April 17, 2024

On The Philosophical Backdrop Of “Alternative Facts” And “Fake News”, Part 2 (Carl Raschke)

The following is the second installment of a two-part series.  The first can be found here.  The article was recently presented at the international meeting of the Deutsche Gesellschaft für Phänomenologische Forschung (German Society for Phenomenological Research) in Vienna.  The conference theme was “Fact, Facticity, and Reality”, or how philosophy can understand new media culture.

Few scholars nowadays have either the will or the curiosity to perform a genealogy of the early post-structuralist critique of Husserl, but the stakes have always been far more momentous than we recognize.  Husserl was probably more canny than we give him credit for in his efforts at confining “meaning” (Bedeutung) to the circuit of “expression” and downplaying the importance of “indication”.   For Husserl, “indication” approximates what in twentieth century linguistic analysis came to be regarded as “extension” rather than “intention,” or reference.  “Indication” is what links meaning to “objects”.

Indication is “sense-giving act”, but what Deleuze would later dub the “donation of sense” depends entirely on the act of expression.  In fact, the ideality of meaning, which inheres as a formal “unity” even when one takes stock of the different ways in which sense can be given through linguistic praxis or speech-acts, and its sundry “motivations” or “meaning-intentions” (as Husserl characterizes them), is what ultimately must concern philosophy.  The instantiation of this ideality in the performance of empirical judgments is crucial for “science,” inasmuch as the latter requires more than a refined logicism to be worthy of its calling.

But we must not regard the judgment itself as the key to scientific inference.  As Husserl opines in the Logical Investigations, “we must guard in advance against the error of seriously thinking that sense-giving acts have two distinct sides, one which gives them their meaning, while the other gives them their determinate direction to objects.”(198)

In fact, this utterance of Husserl provides the clue to what Derrida within the idiom that come to be known as “post-structuralism” really had in mind from the beginning with the notion of deconstruction.   In Speech and Phenomena Derrida makes the somewhat oblique case that when one sorts through the entirety of the Western philosophical tradition, one is forced to realize that the so-called “metaphysics of presence” is simply a method for avoidance of the fact there is nothing but the sign.  And it is the nature of the sign to differentiate itself from both what it signifies and other related signifiers.

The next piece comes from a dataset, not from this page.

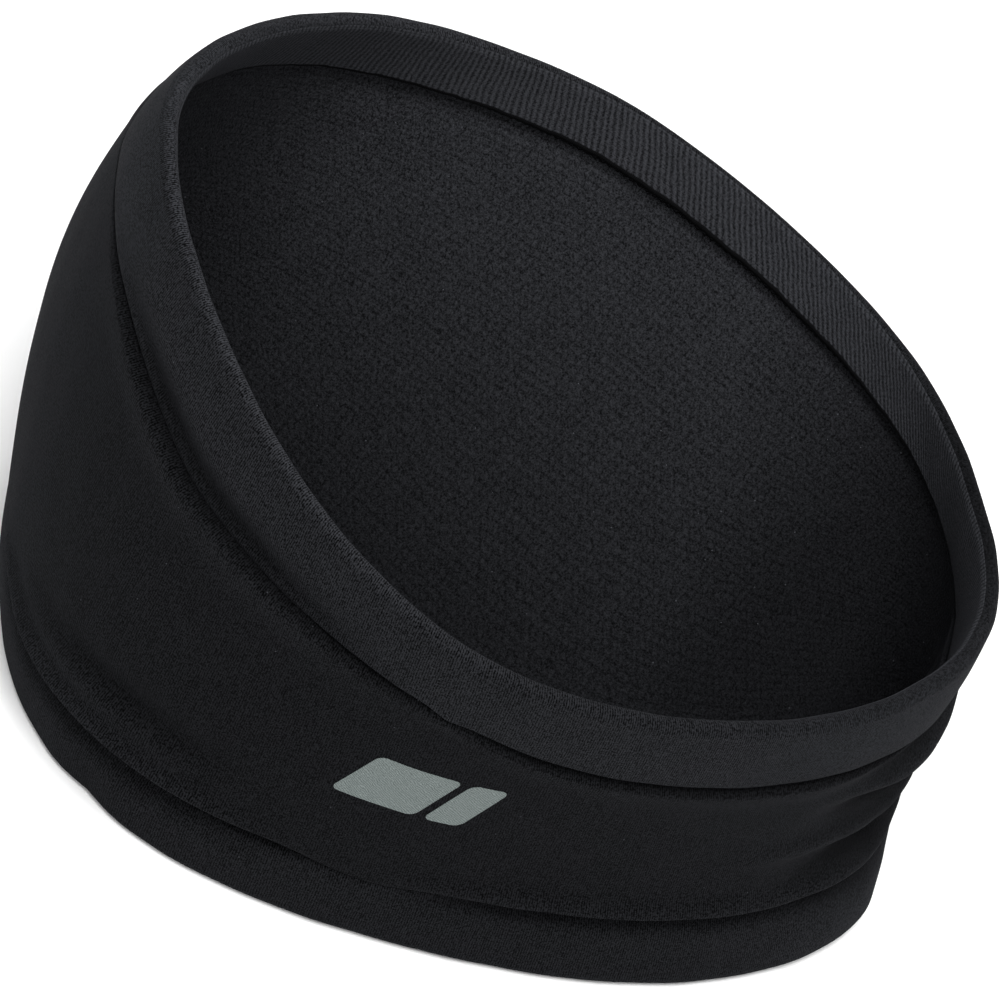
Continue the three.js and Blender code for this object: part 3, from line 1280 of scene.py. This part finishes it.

It is this essential function of the sign as a differential that Saussure of course brought to our attention much earlier.  But it is at the same time this fundamental operation of signs in formal logic as a “difference engine” (the word is largely Deleuze’s) that Husserl seemed to have scanted, if not entirely missed, according to Derrida.  Representation requires repetition of the same signifier. The sign works by repeating the same semantmeme, while simultaneously providing them with “determinate direction to objects.”

Yet in making these determinations it relies thoroughly on the differential function, which in turn entails the disappearance of the signifier and the previous significand.  “Whether what is at issue is expression or indicative communication,” Derrida writes, “the difference between reality and representation, between the true and the imaginary, between simple presence and repetition has always already started to erase itself.”(43)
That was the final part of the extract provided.